AMIP Sea Surface Temperature and Sea Ice:
Observational and Boundary Condition Data Sets
The AMIP SST and sea ice boundary conditions are available at this site. Two distinctly different data sets have been prepared. The first contains observed monthly mean SSTs, which area are provided and updated following a procedure described by Hurrell et al. (2008). This dataset, which at this site became available in 2007, supercedes the original AMIP II observational data set described here. There are differences between the earlier dataset and the present one which are generally small but not entirely negligible.
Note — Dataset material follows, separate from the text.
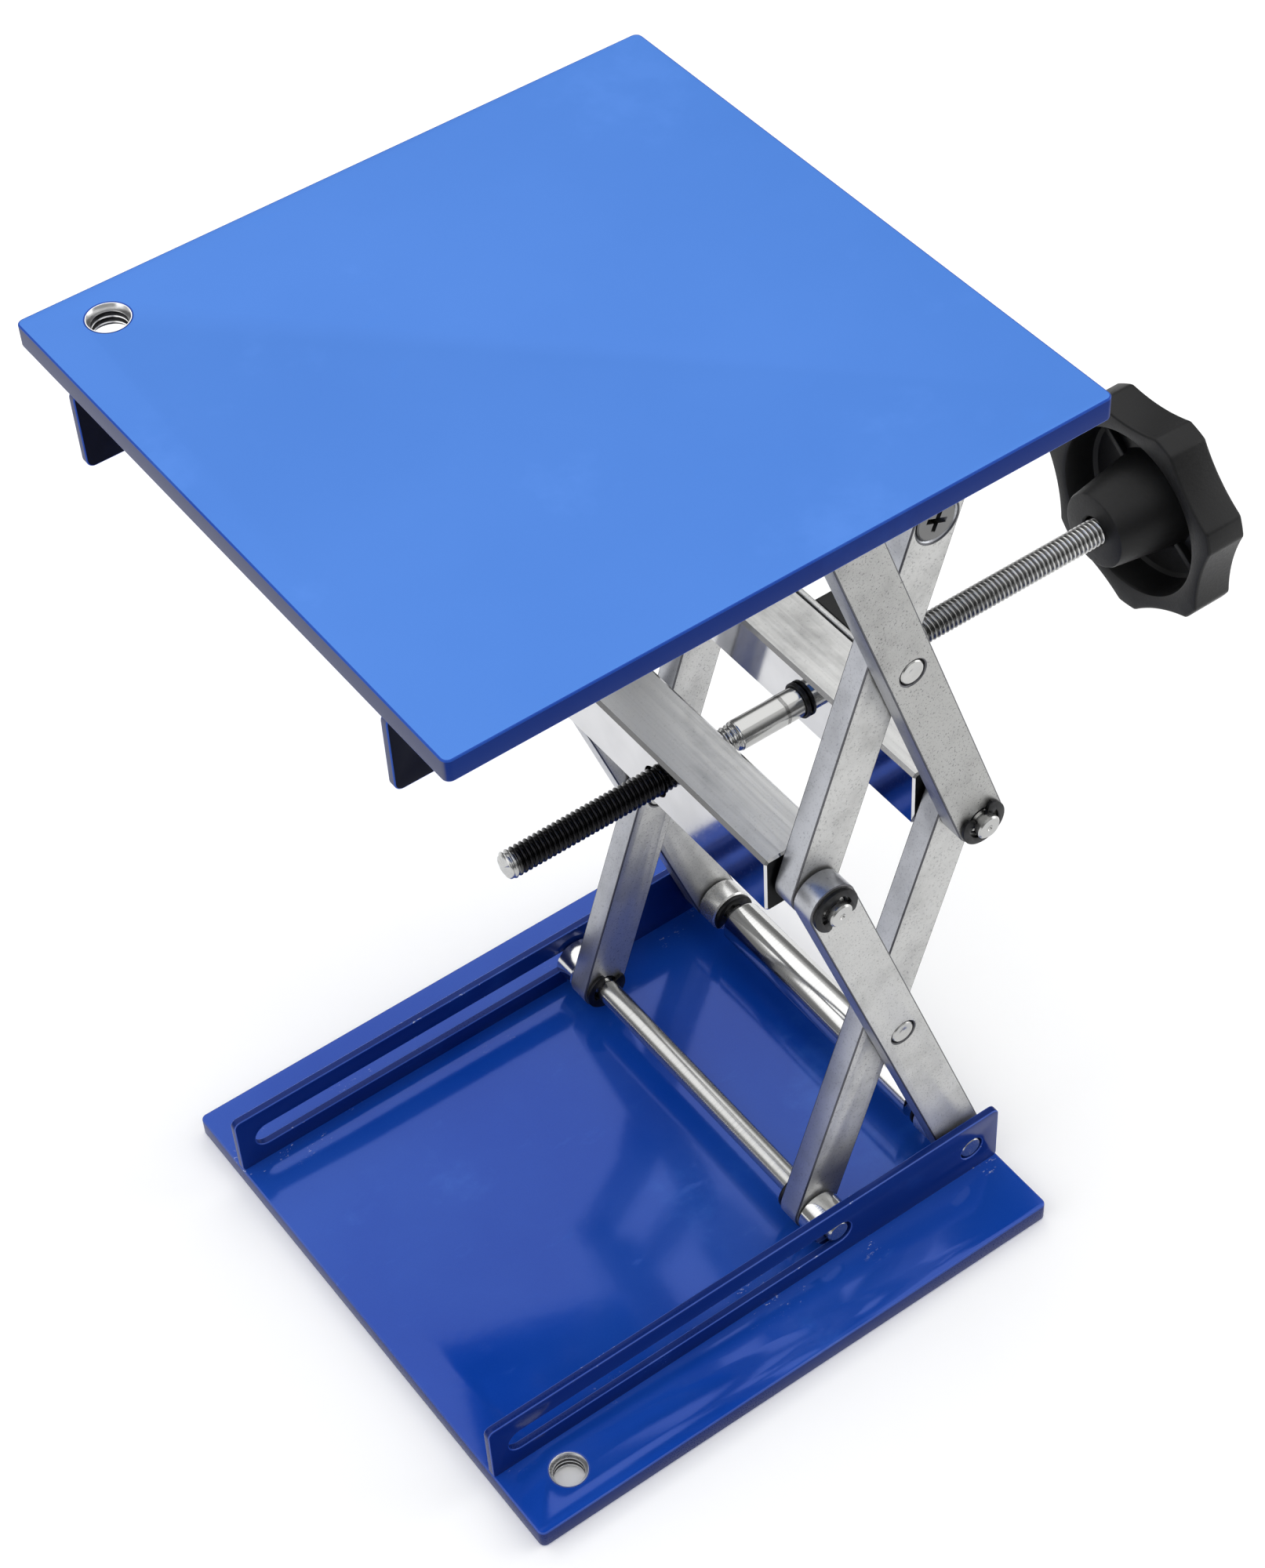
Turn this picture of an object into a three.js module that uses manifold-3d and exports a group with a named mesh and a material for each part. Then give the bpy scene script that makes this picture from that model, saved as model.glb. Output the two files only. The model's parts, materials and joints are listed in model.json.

The second data set is the AMIP SST and sea ice boundary conditions derived from the observational data set as described in this web document. This data should be used in the AMIP simulations. The primary difference between the boundary condition data set and the observational data set is that adjustments have been made to insure that when daily values are linearly interpolated between the monthly values contained in the data set (i.e., when used as boundary conditions for an AGCM), the monthly average of the observations is preserved. Monthly averages are not preserved when daily values are obtained by linearly intepolated between monthly mean observations (as in AMIP I). When the boundary condition data (as opposed to the observed monthly means) are used for an AGCM simulation, it has been shown that in addition to preserving the observational monthly means, the seasonal cycle and the interannual variance are more accurately represented than the method used in AMIP I.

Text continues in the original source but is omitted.